After receiving a career-affirming John Simon Guggenheim grant in 1961, Foy concentrated on his largest drawing, The Third Kingdom (1961–62), in which monochromatic greenish-umber tones convey the pro-longed activity of organic upheaval. Working on fibrous Japanese paper, Foy spent a year trying to illustrate elemental rock forms.

Such mature drawings focus on botanical and geological forms in the act of transformation. They presage a modern-day concentration on ecological concerns by excavating the progression of natural processes. Curator Stephen C. Wicks explained: "The rich array of textures serves as a seductive skin beneath which the artist’s plant forms appear to germinate, writhe, and wither. The resulting effect underscores Gray Foy’s ability to create surrealist compositions of uncommon craftsmanship and visionary form."

== Selected exhibitions ==
=== Solo exhibitions ===
- "Gray Foy," Durlacher Bros., New York, April 24–May 19, 1951.
- "Gray Foy," Durlacher Bros., New York, March 26–April 20, 1957.

=== Group exhibitions ===
- "Texas Contemporary Artists," M. Knoedler & Co., New York, June 1952.
- "American Watercolors, Drawings, and Prints, 1952," Metropolitan Museum of Art, New York, December 5, 1952 – January 25, 1953.
- "1956 Annual Exhibition of Contemporary American Sculpture, Paintings, Watercolors, and Drawings," Whitney Museum of American Art, New York, November 14, 1956 – January 6, 1957.
- "Celebration of Creativity: Three Centuries of American Masterworks on Paper," Columbus Museum, Georgia, May 11–August 31, 2003.
- "Glossolalia: Languages of Drawing," The Museum of Modern Art, New York, March 26–July 7, 2008.

== Selected illustrations ==
=== Book jackets ===
- Vollmoeller, Karl. The Last Miracle. Sloan and Pearce, 1949.
- Boros, Eva. The Mermaids. Farrar, Straus & Cudahy, 1956.
- Gary, Romain. Lady L. Simon and Schuster, 1958.
- Salamanca, J. R. Lilith. Simon and Schuster, 1961.
- Bradbury, Ray. Something Wicked This Way Comes. Simon and Schuster, 1962.
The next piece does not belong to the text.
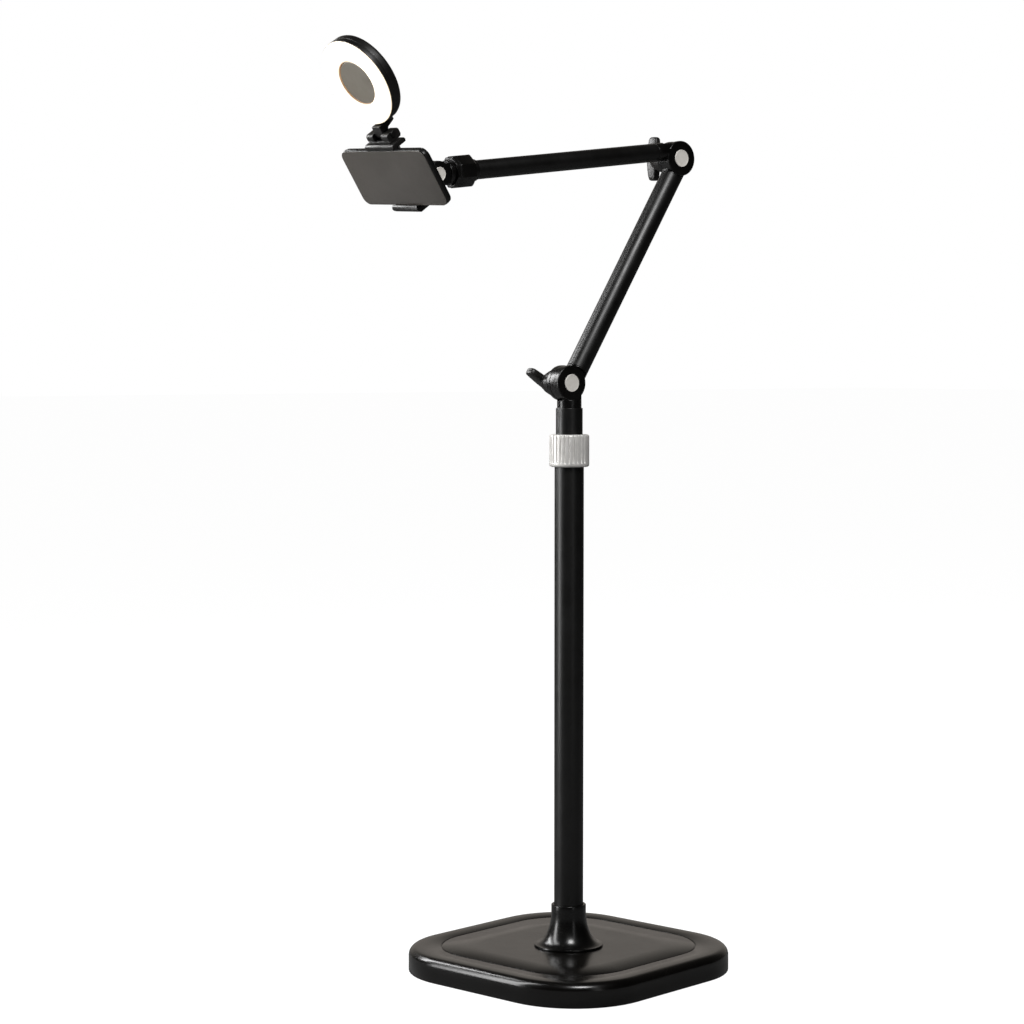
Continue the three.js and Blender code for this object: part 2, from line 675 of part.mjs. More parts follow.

=== Long-playing record album covers ===
- Brahms, Johannes. Symphony No. 2 in D Major, Op. 73. Columbia Masterworks, ML 4827, 1953.
- Stravinsky, Igor. Pulcinella. Columbia Masterworks, ML 4830, 1953.
- Schubert, Franz. Die Winterreise (The Winter Journey). Epic, LC 3154, 1955.
- Smetana, Bedřich. The Bartered Bride. Epic, SC 6020, 1956.
- Dukas, Paul. The Sorcerer’s Apprentice. Columbia Masterworks, ML 5198, 1957.
- Gluck, Christoph Willibald. Orpheus and Eurydice. Epic, SC 6019, 1957.
- Haydn, Joseph. Lo speziale. Epic, LC 3739, 1957.
- Stravinsky, Igor. Persephone. Columbia Masterworks, ML 5196, 1957.
- Stravinsky, Igor. Le sacre du printemps. Columbia Masterworks, MS 6010, 1958.
- Capote, Truman. Truman Capote Reading His "A Christmas Memory," from Breakfast at Tiffany’s. United Artists, UAL 9001, 1959.